[Stored items from a collection]
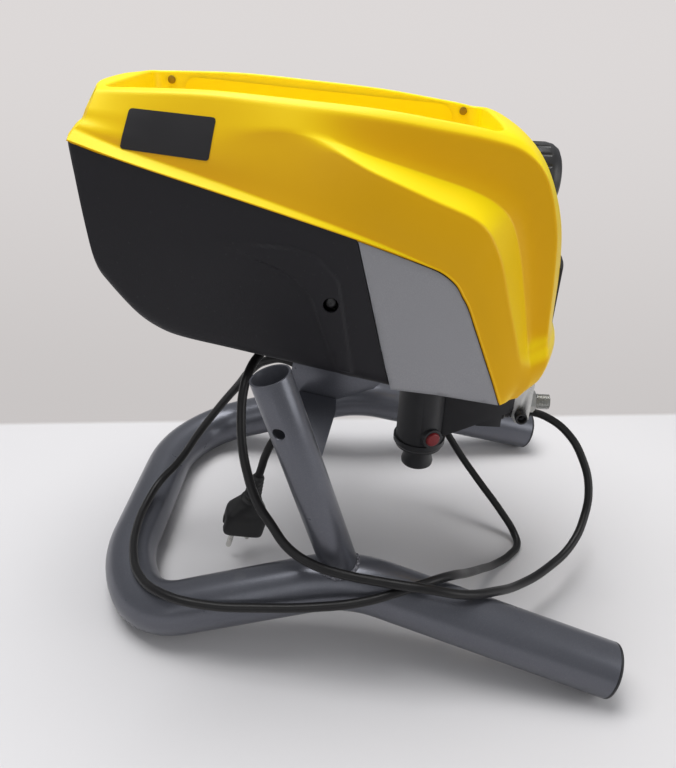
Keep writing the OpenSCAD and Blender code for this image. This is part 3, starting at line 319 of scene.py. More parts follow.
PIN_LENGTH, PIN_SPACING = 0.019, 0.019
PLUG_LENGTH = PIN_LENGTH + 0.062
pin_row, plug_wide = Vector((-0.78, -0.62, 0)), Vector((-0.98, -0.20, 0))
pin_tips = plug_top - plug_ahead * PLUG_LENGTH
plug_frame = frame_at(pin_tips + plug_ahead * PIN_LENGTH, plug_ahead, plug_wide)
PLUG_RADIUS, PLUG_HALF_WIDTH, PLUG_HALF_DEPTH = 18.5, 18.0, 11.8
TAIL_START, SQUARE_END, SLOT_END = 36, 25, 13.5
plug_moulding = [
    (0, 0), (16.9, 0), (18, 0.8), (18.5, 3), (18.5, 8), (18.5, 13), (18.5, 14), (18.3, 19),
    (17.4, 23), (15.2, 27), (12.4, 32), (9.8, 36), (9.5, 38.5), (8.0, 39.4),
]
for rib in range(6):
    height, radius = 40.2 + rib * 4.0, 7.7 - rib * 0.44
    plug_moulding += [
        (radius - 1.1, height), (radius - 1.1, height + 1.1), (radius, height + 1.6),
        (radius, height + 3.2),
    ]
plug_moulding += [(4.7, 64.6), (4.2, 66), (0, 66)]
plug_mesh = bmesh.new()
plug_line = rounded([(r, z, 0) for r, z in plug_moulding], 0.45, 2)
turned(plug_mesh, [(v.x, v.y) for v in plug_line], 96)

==

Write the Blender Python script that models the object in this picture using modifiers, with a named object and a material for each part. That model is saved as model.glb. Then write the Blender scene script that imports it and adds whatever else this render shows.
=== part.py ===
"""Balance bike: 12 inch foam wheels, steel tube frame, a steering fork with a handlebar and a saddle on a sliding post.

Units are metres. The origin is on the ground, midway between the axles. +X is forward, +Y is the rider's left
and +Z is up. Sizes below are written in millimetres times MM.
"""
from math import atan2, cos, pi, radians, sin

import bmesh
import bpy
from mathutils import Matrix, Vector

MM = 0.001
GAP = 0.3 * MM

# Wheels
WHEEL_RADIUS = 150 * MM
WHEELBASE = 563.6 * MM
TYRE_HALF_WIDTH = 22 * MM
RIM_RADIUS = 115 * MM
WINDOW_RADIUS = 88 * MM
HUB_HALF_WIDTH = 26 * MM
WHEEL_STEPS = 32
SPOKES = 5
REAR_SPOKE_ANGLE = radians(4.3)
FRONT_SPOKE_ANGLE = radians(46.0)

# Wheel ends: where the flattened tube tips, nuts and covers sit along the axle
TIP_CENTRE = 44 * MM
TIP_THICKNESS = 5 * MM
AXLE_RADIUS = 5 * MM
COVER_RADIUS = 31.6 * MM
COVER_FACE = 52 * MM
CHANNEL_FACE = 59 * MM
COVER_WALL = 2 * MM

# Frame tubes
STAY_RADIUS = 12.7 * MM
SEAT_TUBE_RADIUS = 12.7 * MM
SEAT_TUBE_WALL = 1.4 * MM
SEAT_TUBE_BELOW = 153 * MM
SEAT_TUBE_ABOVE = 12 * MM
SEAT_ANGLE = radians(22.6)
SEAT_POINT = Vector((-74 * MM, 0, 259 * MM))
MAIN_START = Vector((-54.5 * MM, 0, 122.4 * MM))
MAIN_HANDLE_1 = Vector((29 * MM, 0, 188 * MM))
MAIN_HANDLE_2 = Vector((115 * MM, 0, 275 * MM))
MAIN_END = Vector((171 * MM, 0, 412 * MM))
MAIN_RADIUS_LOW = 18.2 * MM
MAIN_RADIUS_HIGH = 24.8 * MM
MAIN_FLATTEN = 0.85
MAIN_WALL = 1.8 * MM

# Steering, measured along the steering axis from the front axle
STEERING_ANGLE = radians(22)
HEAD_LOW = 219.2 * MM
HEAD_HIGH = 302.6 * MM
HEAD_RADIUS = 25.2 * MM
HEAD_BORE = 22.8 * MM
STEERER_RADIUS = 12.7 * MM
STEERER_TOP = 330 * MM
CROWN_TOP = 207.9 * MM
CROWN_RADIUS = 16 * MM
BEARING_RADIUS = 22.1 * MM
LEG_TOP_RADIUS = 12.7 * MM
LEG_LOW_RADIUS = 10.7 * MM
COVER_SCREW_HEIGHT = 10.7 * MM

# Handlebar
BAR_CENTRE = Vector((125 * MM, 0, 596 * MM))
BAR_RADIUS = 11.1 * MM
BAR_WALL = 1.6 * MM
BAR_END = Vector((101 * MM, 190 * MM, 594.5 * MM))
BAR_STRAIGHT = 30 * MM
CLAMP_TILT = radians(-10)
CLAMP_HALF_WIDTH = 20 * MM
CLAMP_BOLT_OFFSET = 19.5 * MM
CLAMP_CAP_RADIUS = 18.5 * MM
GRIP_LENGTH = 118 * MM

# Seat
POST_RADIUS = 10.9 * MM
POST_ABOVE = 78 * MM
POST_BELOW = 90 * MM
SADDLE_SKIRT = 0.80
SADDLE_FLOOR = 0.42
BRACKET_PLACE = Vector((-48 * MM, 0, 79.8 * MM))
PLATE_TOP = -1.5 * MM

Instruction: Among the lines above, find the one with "Keep writing the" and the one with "turned(plug_mesh, [(v.x, v.y)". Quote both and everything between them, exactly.

Output for this task:
Keep writing the OpenSCAD and Blender code for this image. This is part 3, starting at line 319 of scene.py. More parts follow.
PIN_LENGTH, PIN_SPACING = 0.019, 0.019
PLUG_LENGTH = PIN_LENGTH + 0.062
pin_row, plug_wide = Vector((-0.78, -0.62, 0)), Vector((-0.98, -0.20, 0))
pin_tips = plug_top - plug_ahead * PLUG_LENGTH
plug_frame = frame_at(pin_tips + plug_ahead * PIN_LENGTH, plug_ahead, plug_wide)
PLUG_RADIUS, PLUG_HALF_WIDTH, PLUG_HALF_DEPTH = 18.5, 18.0, 11.8
TAIL_START, SQUARE_END, SLOT_END = 36, 25, 13.5
plug_moulding = [
    (0, 0), (16.9, 0), (18, 0.8), (18.5, 3), (18.5, 8), (18.5, 13), (18.5, 14), (18.3, 19),
    (17.4, 23), (15.2, 27), (12.4, 32), (9.8, 36), (9.5, 38.5), (8.0, 39.4),
]
for rib in range(6):
    height, radius = 40.2 + rib * 4.0, 7.7 - rib * 0.44
    plug_moulding += [
        (radius - 1.1, height), (radius - 1.1, height + 1.1), (radius, height + 1.6),
        (radius, height + 3.2),
    ]
plug_moulding += [(4.7, 64.6), (4.2, 66), (0, 66)]
plug_mesh = bmesh.new()
plug_line = rounded([(r, z, 0) for r, z in plug_moulding], 0.45, 2)
turned(plug_mesh, [(v.x, v.y) for v in plug_line], 96)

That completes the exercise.